To be true to myself…. My values.

However, one reason why a politician like Ed Miliband would put morality at the core of his speech lies in the assumption that such ‘values’ are universal, or in the case of the speech in question, universal to Britain. In a liberal democracy, values are said to transcend categories like race, class, sex, occupation, they therefore they transcend political constituences. ‘Neutral’ appeals for greater ‘responsibility’ can in this way be aimed at the ‘benefit cheat’ and ‘bankster’ alike, all the easier to avoid the traps set by media and political opponents. This type of transcendence, it seems to me, might be crucial to triangulation , the tactical principle adopted by many politicians.

But it reasonable to question if such statements really are neutral and not in reality a reflection of a ruling set of values. One way to find out would be to subject such statements to a test. Habermas’s Discourse Ethics is helpful here in providing a set of discourse ethical rules of moral argumentation a corrolary of which is the highlighting of the ideological content of apparently neutral statements.

It is not uncommon to hear people talk of the run up to 2008 as a morally debased period, during which greed was said to have become a good. And whilst attitudes like this are rarely trumpted on live TV I sincerely doubt that greed has been vanquished.
What of the ‘enlightened self-interest’ advocated by Adam Smith deemed a necessary oil to the proper functioning of a capitalist society? In the Grundrisse, Marx re-phrased enlightened self-interest as ‘generalised selfishness’.
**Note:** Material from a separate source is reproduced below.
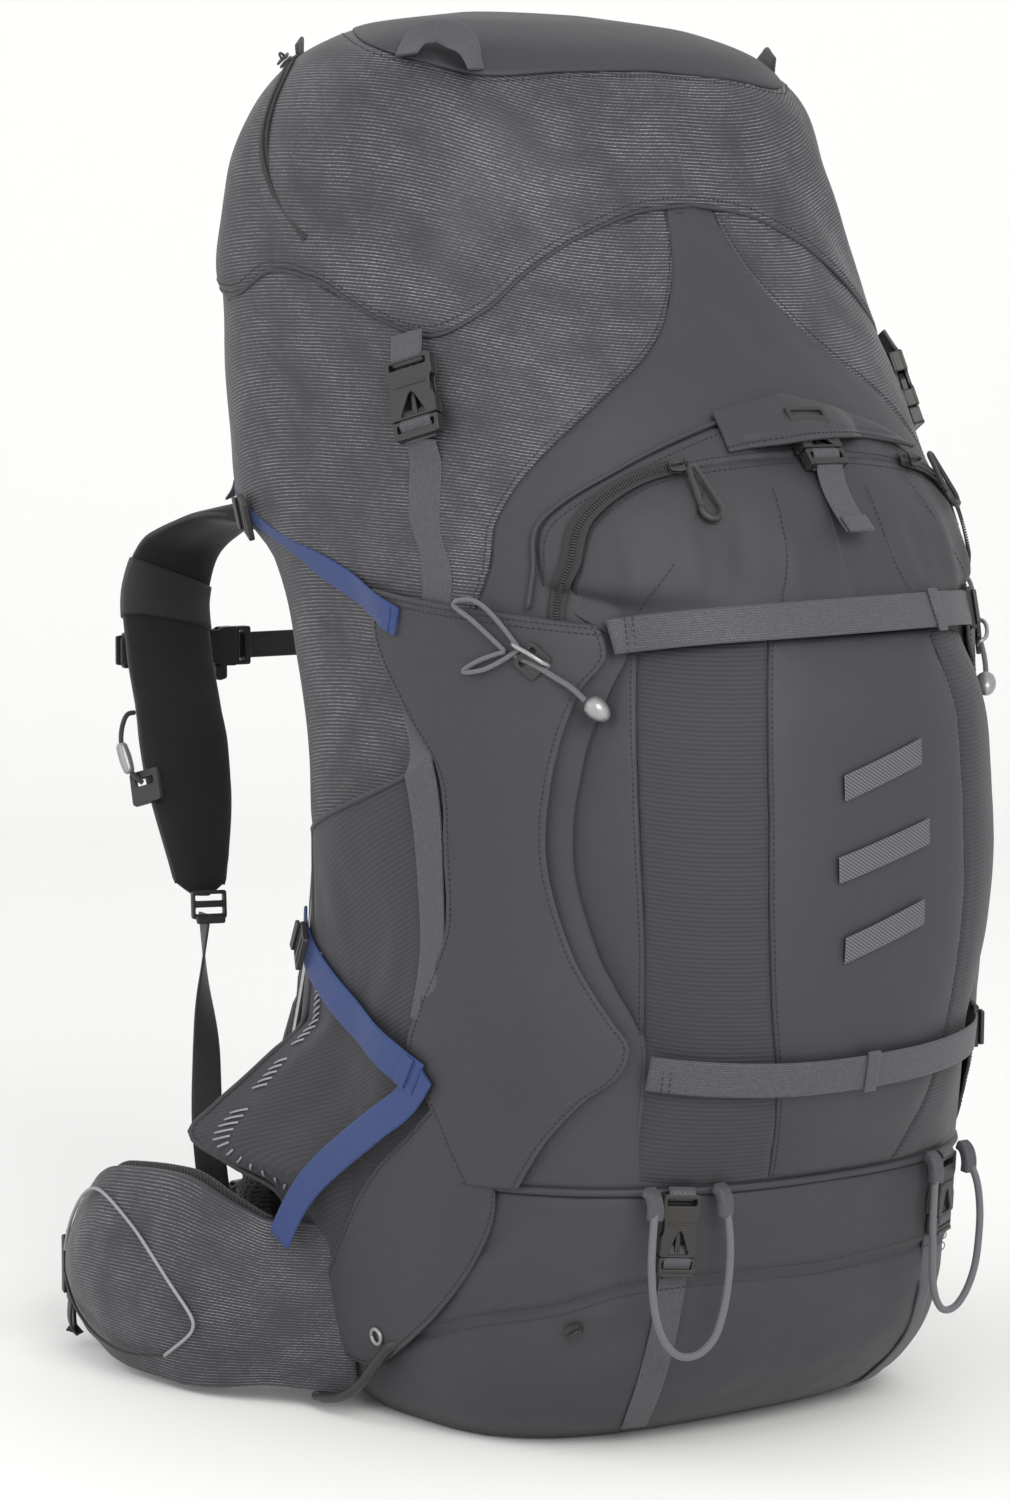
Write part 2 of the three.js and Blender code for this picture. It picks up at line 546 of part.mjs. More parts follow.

Call it what we may, enlightened self-interest / generalised selfishness can be viewed as a normalised social relation between individuals forced to compete in a capitalist society. Greed, selfishness and inequality seem to be hardwired into such societies.
Miliband’s position is probably that we should not seek to rid society of these selfish norms, but that we should tame them.
It will be interesting to see how specific policy proposals are value-audited in the future.